[START OF Stored data]

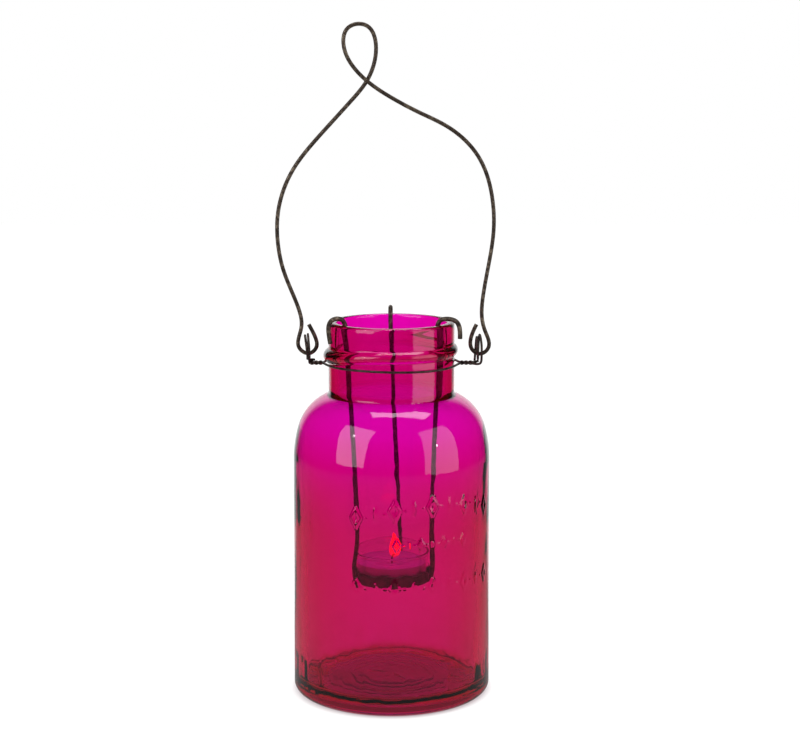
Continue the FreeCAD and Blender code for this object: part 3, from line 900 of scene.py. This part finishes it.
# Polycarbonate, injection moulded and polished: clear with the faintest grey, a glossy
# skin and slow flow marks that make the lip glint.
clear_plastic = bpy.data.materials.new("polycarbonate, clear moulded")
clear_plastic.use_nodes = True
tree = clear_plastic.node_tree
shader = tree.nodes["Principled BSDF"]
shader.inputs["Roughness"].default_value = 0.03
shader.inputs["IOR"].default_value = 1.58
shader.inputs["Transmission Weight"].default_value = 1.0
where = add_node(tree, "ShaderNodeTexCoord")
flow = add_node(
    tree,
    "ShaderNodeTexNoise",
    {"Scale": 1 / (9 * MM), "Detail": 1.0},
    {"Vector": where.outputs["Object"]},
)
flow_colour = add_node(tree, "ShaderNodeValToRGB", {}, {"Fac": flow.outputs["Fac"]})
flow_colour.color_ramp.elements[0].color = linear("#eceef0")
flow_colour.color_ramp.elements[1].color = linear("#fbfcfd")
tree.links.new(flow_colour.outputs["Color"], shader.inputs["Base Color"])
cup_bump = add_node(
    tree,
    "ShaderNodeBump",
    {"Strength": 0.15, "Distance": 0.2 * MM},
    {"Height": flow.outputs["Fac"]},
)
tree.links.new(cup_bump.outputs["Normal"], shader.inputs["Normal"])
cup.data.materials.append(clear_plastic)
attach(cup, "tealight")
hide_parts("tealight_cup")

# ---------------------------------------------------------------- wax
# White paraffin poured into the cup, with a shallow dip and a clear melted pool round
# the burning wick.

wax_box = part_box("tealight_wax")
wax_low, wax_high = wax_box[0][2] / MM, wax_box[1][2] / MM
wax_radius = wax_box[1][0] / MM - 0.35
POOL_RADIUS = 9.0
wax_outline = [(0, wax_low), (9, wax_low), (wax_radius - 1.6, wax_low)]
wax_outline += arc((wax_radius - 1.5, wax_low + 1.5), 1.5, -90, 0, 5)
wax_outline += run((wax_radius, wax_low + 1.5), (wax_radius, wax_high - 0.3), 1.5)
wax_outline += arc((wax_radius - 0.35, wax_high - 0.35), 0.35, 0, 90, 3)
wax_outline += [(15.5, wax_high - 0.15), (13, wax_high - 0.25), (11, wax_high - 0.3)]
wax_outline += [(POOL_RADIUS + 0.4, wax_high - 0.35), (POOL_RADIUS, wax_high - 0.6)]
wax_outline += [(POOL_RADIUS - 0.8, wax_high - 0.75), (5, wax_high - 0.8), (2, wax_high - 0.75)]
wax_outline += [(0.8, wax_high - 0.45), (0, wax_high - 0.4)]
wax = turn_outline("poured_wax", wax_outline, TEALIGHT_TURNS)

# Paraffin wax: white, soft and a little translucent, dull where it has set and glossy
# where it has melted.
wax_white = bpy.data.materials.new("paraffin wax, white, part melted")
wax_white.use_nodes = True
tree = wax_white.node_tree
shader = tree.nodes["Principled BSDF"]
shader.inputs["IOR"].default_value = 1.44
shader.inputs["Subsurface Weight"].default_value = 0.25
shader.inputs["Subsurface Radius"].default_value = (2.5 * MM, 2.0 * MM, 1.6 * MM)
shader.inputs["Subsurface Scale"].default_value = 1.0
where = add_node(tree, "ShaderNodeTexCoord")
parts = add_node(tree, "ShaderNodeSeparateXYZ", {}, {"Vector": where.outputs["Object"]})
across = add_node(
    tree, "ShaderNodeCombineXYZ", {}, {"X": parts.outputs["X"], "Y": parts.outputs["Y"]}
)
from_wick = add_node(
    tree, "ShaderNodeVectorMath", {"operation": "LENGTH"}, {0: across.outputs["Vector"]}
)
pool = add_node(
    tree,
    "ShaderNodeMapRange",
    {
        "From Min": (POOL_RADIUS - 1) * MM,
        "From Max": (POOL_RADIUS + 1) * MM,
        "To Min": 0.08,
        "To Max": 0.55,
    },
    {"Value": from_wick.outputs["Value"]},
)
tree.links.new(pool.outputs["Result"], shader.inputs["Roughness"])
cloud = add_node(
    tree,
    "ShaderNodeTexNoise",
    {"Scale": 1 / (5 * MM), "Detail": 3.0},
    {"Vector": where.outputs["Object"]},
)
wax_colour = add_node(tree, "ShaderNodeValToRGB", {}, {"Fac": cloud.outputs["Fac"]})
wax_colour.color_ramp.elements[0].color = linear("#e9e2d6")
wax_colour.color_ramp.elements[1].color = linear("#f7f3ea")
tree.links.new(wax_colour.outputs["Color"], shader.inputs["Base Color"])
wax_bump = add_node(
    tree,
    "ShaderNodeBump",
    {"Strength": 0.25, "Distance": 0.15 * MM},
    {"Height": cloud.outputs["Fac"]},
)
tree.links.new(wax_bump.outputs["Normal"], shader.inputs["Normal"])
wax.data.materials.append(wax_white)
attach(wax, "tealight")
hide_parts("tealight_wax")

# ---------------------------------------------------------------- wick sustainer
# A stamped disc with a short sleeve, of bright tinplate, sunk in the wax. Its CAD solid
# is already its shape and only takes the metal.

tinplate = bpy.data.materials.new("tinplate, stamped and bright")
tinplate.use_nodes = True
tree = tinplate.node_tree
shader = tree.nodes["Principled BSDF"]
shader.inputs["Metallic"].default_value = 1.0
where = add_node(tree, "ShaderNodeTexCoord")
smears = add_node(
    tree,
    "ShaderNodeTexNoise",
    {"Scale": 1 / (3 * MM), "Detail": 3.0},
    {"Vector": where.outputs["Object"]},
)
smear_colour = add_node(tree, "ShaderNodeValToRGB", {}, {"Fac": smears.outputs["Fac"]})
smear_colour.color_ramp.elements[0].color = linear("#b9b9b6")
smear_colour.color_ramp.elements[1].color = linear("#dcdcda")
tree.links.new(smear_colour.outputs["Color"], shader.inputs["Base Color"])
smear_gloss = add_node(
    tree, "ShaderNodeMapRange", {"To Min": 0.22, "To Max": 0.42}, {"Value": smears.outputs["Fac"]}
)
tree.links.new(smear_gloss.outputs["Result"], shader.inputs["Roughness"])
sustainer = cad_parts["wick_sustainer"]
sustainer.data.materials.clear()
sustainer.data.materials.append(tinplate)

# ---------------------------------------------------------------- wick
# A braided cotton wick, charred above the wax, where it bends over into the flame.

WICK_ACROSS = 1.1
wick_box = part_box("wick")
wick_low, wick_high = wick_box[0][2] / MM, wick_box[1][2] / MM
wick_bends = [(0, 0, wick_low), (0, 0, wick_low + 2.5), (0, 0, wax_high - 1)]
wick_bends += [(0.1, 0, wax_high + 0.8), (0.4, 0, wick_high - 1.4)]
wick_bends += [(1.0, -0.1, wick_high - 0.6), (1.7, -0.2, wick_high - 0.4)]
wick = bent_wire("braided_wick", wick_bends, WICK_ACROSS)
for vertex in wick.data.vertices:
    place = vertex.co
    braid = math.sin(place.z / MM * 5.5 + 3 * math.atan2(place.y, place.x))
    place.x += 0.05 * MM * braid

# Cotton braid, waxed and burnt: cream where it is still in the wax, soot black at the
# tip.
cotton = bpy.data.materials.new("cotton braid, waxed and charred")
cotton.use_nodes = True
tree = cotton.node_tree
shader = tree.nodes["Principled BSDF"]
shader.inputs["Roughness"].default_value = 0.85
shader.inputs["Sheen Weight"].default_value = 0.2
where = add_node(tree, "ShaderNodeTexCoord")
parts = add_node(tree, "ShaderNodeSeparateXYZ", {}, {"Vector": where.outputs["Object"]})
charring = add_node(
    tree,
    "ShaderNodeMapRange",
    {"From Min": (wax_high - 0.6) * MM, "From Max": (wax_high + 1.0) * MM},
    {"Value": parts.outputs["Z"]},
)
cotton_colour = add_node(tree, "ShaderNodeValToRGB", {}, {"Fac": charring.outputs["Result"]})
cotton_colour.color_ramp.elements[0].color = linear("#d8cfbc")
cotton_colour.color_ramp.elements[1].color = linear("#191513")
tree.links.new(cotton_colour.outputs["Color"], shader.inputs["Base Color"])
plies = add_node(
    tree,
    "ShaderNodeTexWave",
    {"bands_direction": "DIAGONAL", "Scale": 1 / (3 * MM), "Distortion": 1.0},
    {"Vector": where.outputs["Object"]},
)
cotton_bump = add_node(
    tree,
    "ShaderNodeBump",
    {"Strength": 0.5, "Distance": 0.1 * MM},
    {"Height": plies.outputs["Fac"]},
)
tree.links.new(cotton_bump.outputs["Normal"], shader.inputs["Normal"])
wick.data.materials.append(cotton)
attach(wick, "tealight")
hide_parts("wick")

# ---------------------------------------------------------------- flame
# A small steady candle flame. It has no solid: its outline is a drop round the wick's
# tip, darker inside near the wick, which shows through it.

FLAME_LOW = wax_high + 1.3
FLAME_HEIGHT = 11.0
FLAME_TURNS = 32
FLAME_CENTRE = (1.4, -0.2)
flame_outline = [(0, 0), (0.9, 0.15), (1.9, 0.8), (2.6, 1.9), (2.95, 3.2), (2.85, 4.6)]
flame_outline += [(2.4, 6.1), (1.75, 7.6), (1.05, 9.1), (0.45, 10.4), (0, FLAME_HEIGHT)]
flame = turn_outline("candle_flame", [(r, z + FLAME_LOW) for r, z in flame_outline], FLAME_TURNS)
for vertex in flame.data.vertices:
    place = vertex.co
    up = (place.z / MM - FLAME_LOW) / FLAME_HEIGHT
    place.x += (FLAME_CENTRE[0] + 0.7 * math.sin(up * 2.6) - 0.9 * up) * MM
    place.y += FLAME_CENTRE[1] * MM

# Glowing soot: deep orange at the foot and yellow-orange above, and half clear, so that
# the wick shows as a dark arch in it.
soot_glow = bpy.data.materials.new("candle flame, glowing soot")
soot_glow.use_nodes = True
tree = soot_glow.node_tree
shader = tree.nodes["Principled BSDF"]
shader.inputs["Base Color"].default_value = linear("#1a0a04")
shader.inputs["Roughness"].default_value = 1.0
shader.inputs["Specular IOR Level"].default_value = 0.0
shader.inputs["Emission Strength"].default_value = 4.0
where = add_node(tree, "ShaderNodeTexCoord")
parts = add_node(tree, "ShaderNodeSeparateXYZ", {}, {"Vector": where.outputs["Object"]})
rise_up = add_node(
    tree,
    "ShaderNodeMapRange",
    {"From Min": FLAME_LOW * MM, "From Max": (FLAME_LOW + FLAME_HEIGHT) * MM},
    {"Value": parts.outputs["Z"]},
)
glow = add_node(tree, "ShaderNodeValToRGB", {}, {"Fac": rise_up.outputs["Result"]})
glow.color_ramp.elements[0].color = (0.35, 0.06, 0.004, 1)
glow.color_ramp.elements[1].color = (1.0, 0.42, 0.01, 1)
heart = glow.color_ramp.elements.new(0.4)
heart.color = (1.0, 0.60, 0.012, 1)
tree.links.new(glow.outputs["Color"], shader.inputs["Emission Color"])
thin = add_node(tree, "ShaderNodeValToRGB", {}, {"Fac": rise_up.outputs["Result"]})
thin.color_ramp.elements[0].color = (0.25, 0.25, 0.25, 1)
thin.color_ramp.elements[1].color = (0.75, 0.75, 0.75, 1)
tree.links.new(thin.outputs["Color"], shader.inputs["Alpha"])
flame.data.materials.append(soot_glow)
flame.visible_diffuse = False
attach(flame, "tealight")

[END OF Stored data]

_Written task_:
The required output is the exact run of lines from the beginning of the listing above to the line that contains "# the burning wick.", inclusive of both.

_Result of the task_:
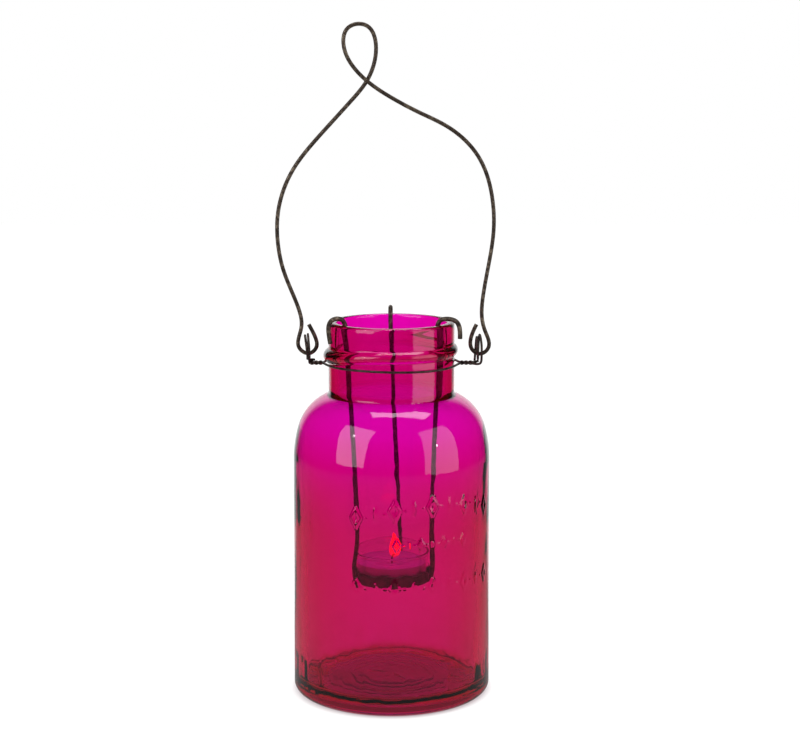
Continue the FreeCAD and Blender code for this object: part 3, from line 900 of scene.py. This part finishes it.
# Polycarbonate, injection moulded and polished: clear with the faintest grey, a glossy
# skin and slow flow marks that make the lip glint.
clear_plastic = bpy.data.materials.new("polycarbonate, clear moulded")
clear_plastic.use_nodes = True
tree = clear_plastic.node_tree
shader = tree.nodes["Principled BSDF"]
shader.inputs["Roughness"].default_value = 0.03
shader.inputs["IOR"].default_value = 1.58
shader.inputs["Transmission Weight"].default_value = 1.0
where = add_node(tree, "ShaderNodeTexCoord")
flow = add_node(
    tree,
    "ShaderNodeTexNoise",
    {"Scale": 1 / (9 * MM), "Detail": 1.0},
    {"Vector": where.outputs["Object"]},
)
flow_colour = add_node(tree, "ShaderNodeValToRGB", {}, {"Fac": flow.outputs["Fac"]})
flow_colour.color_ramp.elements[0].color = linear("#eceef0")
flow_colour.color_ramp.elements[1].color = linear("#fbfcfd")
tree.links.new(flow_colour.outputs["Color"], shader.inputs["Base Color"])
cup_bump = add_node(
    tree,
    "ShaderNodeBump",
    {"Strength": 0.15, "Distance": 0.2 * MM},
    {"Height": flow.outputs["Fac"]},
)
tree.links.new(cup_bump.outputs["Normal"], shader.inputs["Normal"])
cup.data.materials.append(clear_plastic)
attach(cup, "tealight")
hide_parts("tealight_cup")

# ---------------------------------------------------------------- wax
# White paraffin poured into the cup, with a shallow dip and a clear melted pool round
# the burning wick.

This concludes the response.